Task to carry out :: Reproduce each line exactly. Skip none.
────
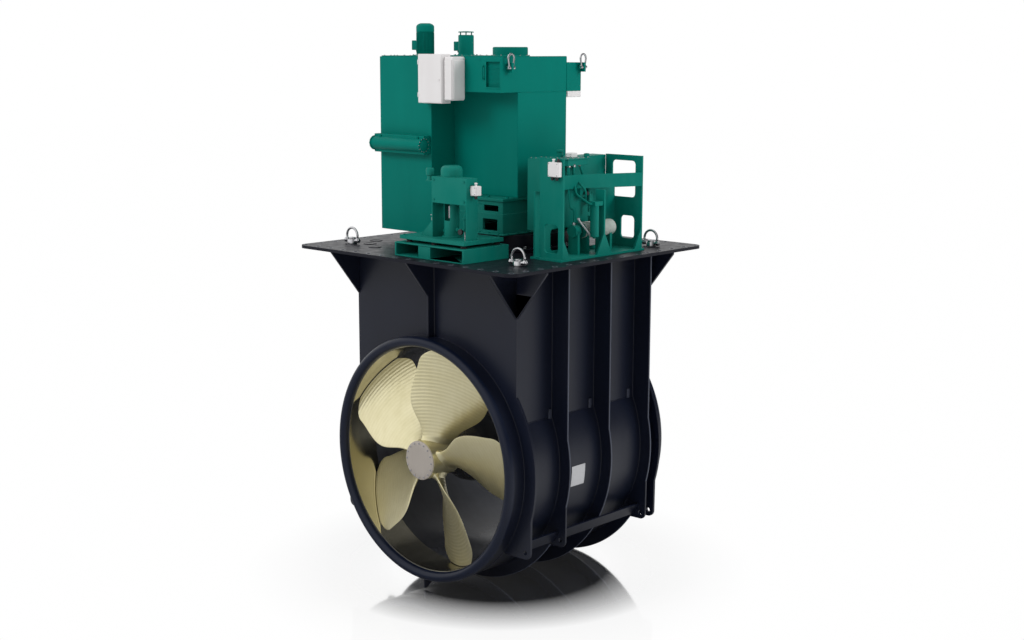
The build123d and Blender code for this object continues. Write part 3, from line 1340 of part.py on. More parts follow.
with BuildPart() as hoist_bolts:
    for hoist_point in hoist_places:
        drum(*hoist_point, -nut_height, body_top + seat_gap, hoist_stem_radius)
        drum(*hoist_point, body_top + seat_gap, body_top + seat_gap + bolt_head_height, bolt_flange_radius)
        with BuildSketch():
            with Locations(hoist_point):
                RegularPolygon(nut_radius, 6)
        extrude(amount=-nut_height)
save(hoist_bolts, "hoist_bolts")


def hoist_body(place):
    """Swivel body of a hoist ring, with the two pivot pins for its bail."""
    with BuildPart() as body:
        drum(*place, body_low, body_top, body_radius)
        with BuildSketch(Plane.YZ.offset(place[0] - pin_reach)) as pins:
            with Locations((place[1], pivot_z)):
                Circle(pivot_radius)
        extrude(pins.sketch, amount=2 * pin_reach)
        drum(*place, body_low, body_top, hoist_stem_radius + running_fit, Mode.SUBTRACT)
    return body


def hoist_bail(place):
    """Bail of a hoist ring: an arc of round bar that ends in two eyes on the pins."""
    arc_end = degrees(atan2(-bail_rise, eye_reach))
    with BuildPart() as bail:
        bail_plane = Plane(origin=(place[0], place[1], pivot_z + bail_rise), x_dir=(1, 0, 0), z_dir=(0, -1, 0))
        with BuildLine(bail_plane) as path:
            CenterArc((0, 0), bail_radius, arc_end, 180 - 2 * arc_end)
        with BuildSketch(Plane(origin=path.line @ 0, z_dir=path.line % 0)) as wire_section:
            RegularPolygon(bail_wire, bar_sides)
        sweep(wire_section.sketch, path=path.line)
        for side in (-1, 1):
            with BuildSketch(Plane.YZ.offset(place[0] + side * eye_reach - eye_width / 2)) as eye:
                with Locations((place[1], pivot_z)):
                    Circle(eye_radius)
            extrude(eye.sketch, amount=eye_width)
        with BuildSketch(Plane.YZ.offset(place[0] - 2 * eye_reach)) as pin_hole:
            with Locations((place[1], pivot_z)):
                Circle(pivot_radius + running_fit)
        extrude(pin_hole.sketch, amount=4 * eye_reach, mode=Mode.SUBTRACT)
        block(place[0] - eye_reach + eye_width / 2, place[0] + eye_reach - eye_width / 2,
              place[1] - eye_radius, place[1] + eye_radius, pivot_z - 2 * eye_radius, pivot_z + eye_radius,
              Mode.SUBTRACT)
    return bail


for number, hoist_point in enumerate(hoist_places, 1):
    save(hoist_body(hoist_point), "hoist_body_" + str(number))
    save(hoist_bail(hoist_point), "hoist_bail_" + str(number))
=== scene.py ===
"""Visual model of the tunnel thruster module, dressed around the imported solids.

Lengths in the assemblies are millimetres in the shared frame: +Z up, tunnel along Y, propeller at -Y. Materials,
lamps and the floor are in metres.
"""

from __future__ import annotations

import json
import logging
import math
from dataclasses import dataclass, replace
from enum import Enum
from typing import Iterable, Sequence

import bpy
import numpy as np
from mathutils import Matrix, Vector

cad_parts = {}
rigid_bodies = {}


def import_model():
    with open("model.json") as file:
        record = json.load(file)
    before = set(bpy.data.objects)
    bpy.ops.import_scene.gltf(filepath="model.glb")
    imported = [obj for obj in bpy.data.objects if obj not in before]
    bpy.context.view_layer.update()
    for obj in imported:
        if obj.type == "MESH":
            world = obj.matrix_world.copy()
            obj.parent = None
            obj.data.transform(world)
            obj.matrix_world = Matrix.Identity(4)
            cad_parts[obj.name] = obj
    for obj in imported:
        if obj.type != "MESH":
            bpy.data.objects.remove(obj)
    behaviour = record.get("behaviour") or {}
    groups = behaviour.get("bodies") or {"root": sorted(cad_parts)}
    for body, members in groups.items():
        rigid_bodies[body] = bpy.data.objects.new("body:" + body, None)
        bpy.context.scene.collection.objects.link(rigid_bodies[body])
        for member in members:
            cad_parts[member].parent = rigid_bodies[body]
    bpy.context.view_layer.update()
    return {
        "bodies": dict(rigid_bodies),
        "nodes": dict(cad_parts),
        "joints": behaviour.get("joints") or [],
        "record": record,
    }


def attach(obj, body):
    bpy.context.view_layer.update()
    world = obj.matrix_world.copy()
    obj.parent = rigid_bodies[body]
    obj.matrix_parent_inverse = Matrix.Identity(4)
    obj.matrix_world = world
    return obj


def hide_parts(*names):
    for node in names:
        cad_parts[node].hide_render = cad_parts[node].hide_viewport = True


logging.basicConfig(level=logging.INFO, format="%(name)s: %(message)s")
LOG = logging.getLogger("thruster_module")

MM = 0.001
Triple = tuple[float, float, float]
Piece = bpy.types.Object
ORIGIN: Triple = (0.0, 0.0, 0.0)
UP: Triple = (0.0, 0.0, 1.0)
SIDES = (-1, 1)
AXIS_Z = -1950.0
TUNNEL_LINE: Triple = (0.0, 0.0, AXIS_Z)
SHAFT_LINE: Triple = (0.0, 130.0, 0.0)
HOIST_PLACES = ((-1126, -958), (1126, -958), (-1126, 958), (1126, 958))


class Axis(Enum):
    """Directions that pieces are turned about."""

    ACROSS = (1.0, 0.0, 0.0)
    TUNNEL = (0.0, 1.0, 0.0)
    UP = (0.0, 0.0, 1.0)


class Grain(Enum):
    """Surface textures that a finish can have."""

    SPRAYED = "sprayed"
    MILLED = "milled"
    TURNED = "turned"
    SPANGLED = "spangled"
    MOULDED = "moulded"


# ---------------------------------------------------------------- modelling


def clear_selection() -> None:
    """Leaves edit mode and deselects every object."""
    if bpy.context.object and bpy.context.object.mode != "OBJECT":
        bpy.ops.object.mode_set(mode="OBJECT")
    bpy.ops.object.select_all(action="DESELECT")


def pick(piece: Piece) -> None:
    """Selects one piece alone and makes it active.

    Args:
        piece: The piece.
    """
    clear_selection()
    piece.select_set(True)
    bpy.context.view_layer.objects.active = piece


def settle(piece: Piece) -> Piece:
    """Moves a piece's place, turn and scale into its mesh.

    Args:
        piece: The piece.

    Returns:
        The same piece, at the origin.
    """
    pick(piece)
    bpy.ops.object.transform_apply(location=True, rotation=True, scale=True)
    return piece


def block(low: Triple, high: Triple) -> Piece:
    """Adds a box, ready to be shaped.

    Args:
        low: Its lowest corner, in millimetres.
        high: Its highest corner.

    Returns:
        The new piece.
    """
    clear_selection()
    middle = [(a + b) / 2 * MM for a, b in zip(low, high)]
    bpy.ops.mesh.primitive_cube_add(size=1, location=middle)
    piece = bpy.context.object
    piece.scale = [(b - a) * MM for a, b in zip(low, high)]
    return settle(piece)


def heading(direction: Sequence[float]) -> Matrix:
    """Returns the turn that takes +Z to a direction."""
    return Vector(UP).rotation_difference(Vector(direction)).to_matrix().to_4x4()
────
The reply ::
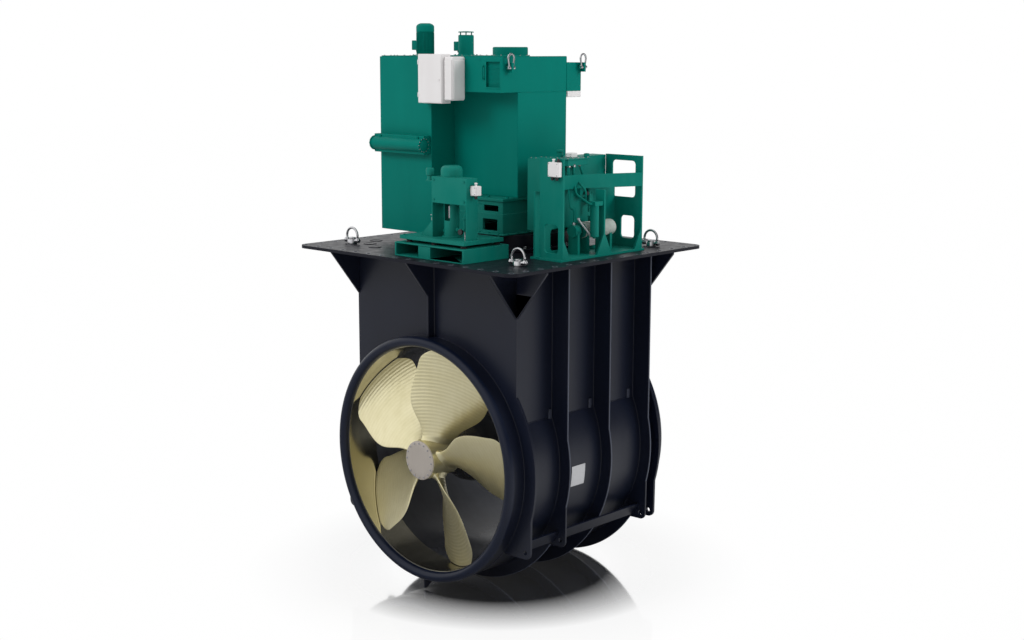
The build123d and Blender code for this object continues. Write part 3, from line 1340 of part.py on. More parts follow.
with BuildPart() as hoist_bolts:
    for hoist_point in hoist_places:
        drum(*hoist_point, -nut_height, body_top + seat_gap, hoist_stem_radius)
        drum(*hoist_point, body_top + seat_gap, body_top + seat_gap + bolt_head_height, bolt_flange_radius)
        with BuildSketch():
            with Locations(hoist_point):
                RegularPolygon(nut_radius, 6)
        extrude(amount=-nut_height)
save(hoist_bolts, "hoist_bolts")


def hoist_body(place):
    """Swivel body of a hoist ring, with the two pivot pins for its bail."""
    with BuildPart() as body:
        drum(*place, body_low, body_top, body_radius)
        with BuildSketch(Plane.YZ.offset(place[0] - pin_reach)) as pins:
            with Locations((place[1], pivot_z)):
                Circle(pivot_radius)
        extrude(pins.sketch, amount=2 * pin_reach)
        drum(*place, body_low, body_top, hoist_stem_radius + running_fit, Mode.SUBTRACT)
    return body


def hoist_bail(place):
    """Bail of a hoist ring: an arc of round bar that ends in two eyes on the pins."""
    arc_end = degrees(atan2(-bail_rise, eye_reach))
    with BuildPart() as bail:
        bail_plane = Plane(origin=(place[0], place[1], pivot_z + bail_rise), x_dir=(1, 0, 0), z_dir=(0, -1, 0))
        with BuildLine(bail_plane) as path:
            CenterArc((0, 0), bail_radius, arc_end, 180 - 2 * arc_end)
        with BuildSketch(Plane(origin=path.line @ 0, z_dir=path.line % 0)) as wire_section:
            RegularPolygon(bail_wire, bar_sides)
        sweep(wire_section.sketch, path=path.line)
        for side in (-1, 1):
            with BuildSketch(Plane.YZ.offset(place[0] + side * eye_reach - eye_width / 2)) as eye:
                with Locations((place[1], pivot_z)):
                    Circle(eye_radius)
            extrude(eye.sketch, amount=eye_width)
        with BuildSketch(Plane.YZ.offset(place[0] - 2 * eye_reach)) as pin_hole:
            with Locations((place[1], pivot_z)):
                Circle(pivot_radius + running_fit)
        extrude(pin_hole.sketch, amount=4 * eye_reach, mode=Mode.SUBTRACT)
        block(place[0] - eye_reach + eye_width / 2, place[0] + eye_reach - eye_width / 2,
              place[1] - eye_radius, place[1] + eye_radius, pivot_z - 2 * eye_radius, pivot_z + eye_radius,
              Mode.SUBTRACT)
    return bail


for number, hoist_point in enumerate(hoist_places, 1):
    save(hoist_body(hoist_point), "hoist_body_" + str(number))
    save(hoist_bail(hoist_point), "hoist_bail_" + str(number))
=== scene.py ===
"""Visual model of the tunnel thruster module, dressed around the imported solids.

Lengths in the assemblies are millimetres in the shared frame: +Z up, tunnel along Y, propeller at -Y. Materials,
lamps and the floor are in metres.
"""

from __future__ import annotations

import json
import logging
import math
from dataclasses import dataclass, replace
from enum import Enum
from typing import Iterable, Sequence

import bpy
import numpy as np
from mathutils import Matrix, Vector

cad_parts = {}
rigid_bodies = {}


def import_model():
    with open("model.json") as file:
        record = json.load(file)
    before = set(bpy.data.objects)
    bpy.ops.import_scene.gltf(filepath="model.glb")
    imported = [obj for obj in bpy.data.objects if obj not in before]
    bpy.context.view_layer.update()
    for obj in imported:
        if obj.type == "MESH":
            world = obj.matrix_world.copy()
            obj.parent = None
            obj.data.transform(world)
            obj.matrix_world = Matrix.Identity(4)
            cad_parts[obj.name] = obj
    for obj in imported:
        if obj.type != "MESH":
            bpy.data.objects.remove(obj)
    behaviour = record.get("behaviour") or {}
    groups = behaviour.get("bodies") or {"root": sorted(cad_parts)}
    for body, members in groups.items():
        rigid_bodies[body] = bpy.data.objects.new("body:" + body, None)
        bpy.context.scene.collection.objects.link(rigid_bodies[body])
        for member in members:
            cad_parts[member].parent = rigid_bodies[body]
    bpy.context.view_layer.update()
    return {
        "bodies": dict(rigid_bodies),
        "nodes": dict(cad_parts),
        "joints": behaviour.get("joints") or [],
        "record": record,
    }


def attach(obj, body):
    bpy.context.view_layer.update()
    world = obj.matrix_world.copy()
    obj.parent = rigid_bodies[body]
    obj.matrix_parent_inverse = Matrix.Identity(4)
    obj.matrix_world = world
    return obj


def hide_parts(*names):
    for node in names:
        cad_parts[node].hide_render = cad_parts[node].hide_viewport = True


logging.basicConfig(level=logging.INFO, format="%(name)s: %(message)s")
LOG = logging.getLogger("thruster_module")

MM = 0.001
Triple = tuple[float, float, float]
Piece = bpy.types.Object
ORIGIN: Triple = (0.0, 0.0, 0.0)
UP: Triple = (0.0, 0.0, 1.0)
SIDES = (-1, 1)
AXIS_Z = -1950.0
TUNNEL_LINE: Triple = (0.0, 0.0, AXIS_Z)
SHAFT_LINE: Triple = (0.0, 130.0, 0.0)
HOIST_PLACES = ((-1126, -958), (1126, -958), (-1126, 958), (1126, 958))


class Axis(Enum):
    """Directions that pieces are turned about."""

    ACROSS = (1.0, 0.0, 0.0)
    TUNNEL = (0.0, 1.0, 0.0)
    UP = (0.0, 0.0, 1.0)


class Grain(Enum):
    """Surface textures that a finish can have."""

    SPRAYED = "sprayed"
    MILLED = "milled"
    TURNED = "turned"
    SPANGLED = "spangled"
    MOULDED = "moulded"


# ---------------------------------------------------------------- modelling


def clear_selection() -> None:
    """Leaves edit mode and deselects every object."""
    if bpy.context.object and bpy.context.object.mode != "OBJECT":
        bpy.ops.object.mode_set(mode="OBJECT")
    bpy.ops.object.select_all(action="DESELECT")


def pick(piece: Piece) -> None:
    """Selects one piece alone and makes it active.

    Args:
        piece: The piece.
    """
    clear_selection()
    piece.select_set(True)
    bpy.context.view_layer.objects.active = piece


def settle(piece: Piece) -> Piece:
    """Moves a piece's place, turn and scale into its mesh.

    Args:
        piece: The piece.

    Returns:
        The same piece, at the origin.
    """
    pick(piece)
    bpy.ops.object.transform_apply(location=True, rotation=True, scale=True)
    return piece


def block(low: Triple, high: Triple) -> Piece:
    """Adds a box, ready to be shaped.

    Args:
        low: Its lowest corner, in millimetres.
        high: Its highest corner.

    Returns:
        The new piece.
    """
    clear_selection()
    middle = [(a + b) / 2 * MM for a, b in zip(low, high)]
    bpy.ops.mesh.primitive_cube_add(size=1, location=middle)
    piece = bpy.context.object
    piece.scale = [(b - a) * MM for a, b in zip(low, high)]
    return settle(piece)


def heading(direction: Sequence[float]) -> Matrix:
    """Returns the turn that takes +Z to a direction."""
    return Vector(UP).rotation_difference(Vector(direction)).to_matrix().to_4x4()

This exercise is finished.